Much of the history of the video gaming industry is covered. There’s even mention of the urban legend turned reality about the buried Atari 2600 E.T. games. Game consoles aren’t the only platform discussed, however. Several arcade games get their own section (you’ll have to read the book to find out which games are covered – not too many spoilers here), along with many of the vintage computer systems known for gaming that receive coverage as well. I was somewhat surprised that the computer coverage is fairly complete.
The only glaring omission is my beloved CoCo. However, Bill receives a pass on that one since he saw to it (along with Boisy Pitre) that the CoCo received a book of it’s own.
The information provided for each platform is pretty complete as well: including approximate sales figures for each console; some of the most popular games for each console; development information; and much more. While not necessarily included in complete coverage, some left out systems do get a special mention. The Sega Master System, Sega Saturn, and Nintendo’s Virtual Boy and several others receive a mention. While they also may get a mention, the complete coverage does not extend to the Xbox 360, PS3 and newer game systems. After all, the title does include the word VINTAGE.
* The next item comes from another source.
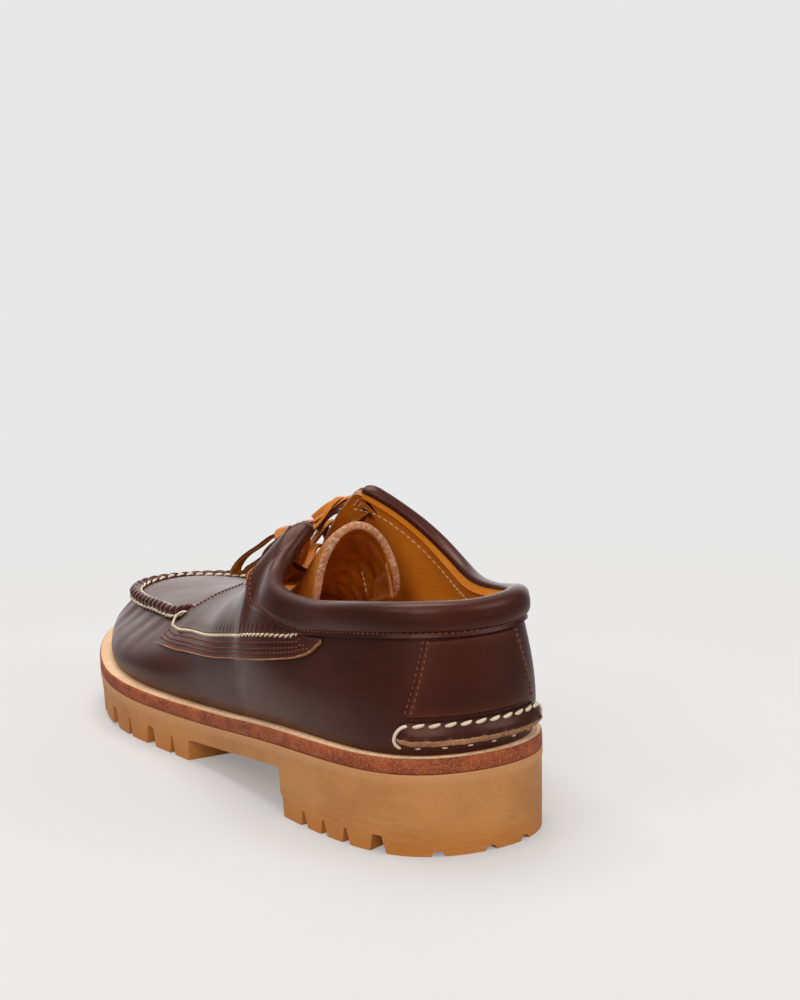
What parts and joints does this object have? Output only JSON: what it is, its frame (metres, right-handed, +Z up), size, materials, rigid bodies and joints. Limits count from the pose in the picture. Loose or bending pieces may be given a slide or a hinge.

Overall, Vintage Game Consoles is a very well written book. Since it doesn’t include all game consoles, I’m sure there will be disappointed people somewhere complaining that their favorite system was left out. To that I’d say, get a life. I’d image the authors set out to write a concise and informative book about the consoles they deemed to be the most influential ones in the history of the video game industry – not a complete, phone book sized video game system reference. Too that end, they have succeeded in a spectacular fashion.
Vintage Game Consoles is an easy to read, historical account of some pretty awesome game systems for their respective eras. If you are a die-hard video game junkie, or just a casual player; or if you just want to relive some fun childhood moments, this is a very good book to do that with. Regardless of your favorite platform, there should easily be something here for everyone.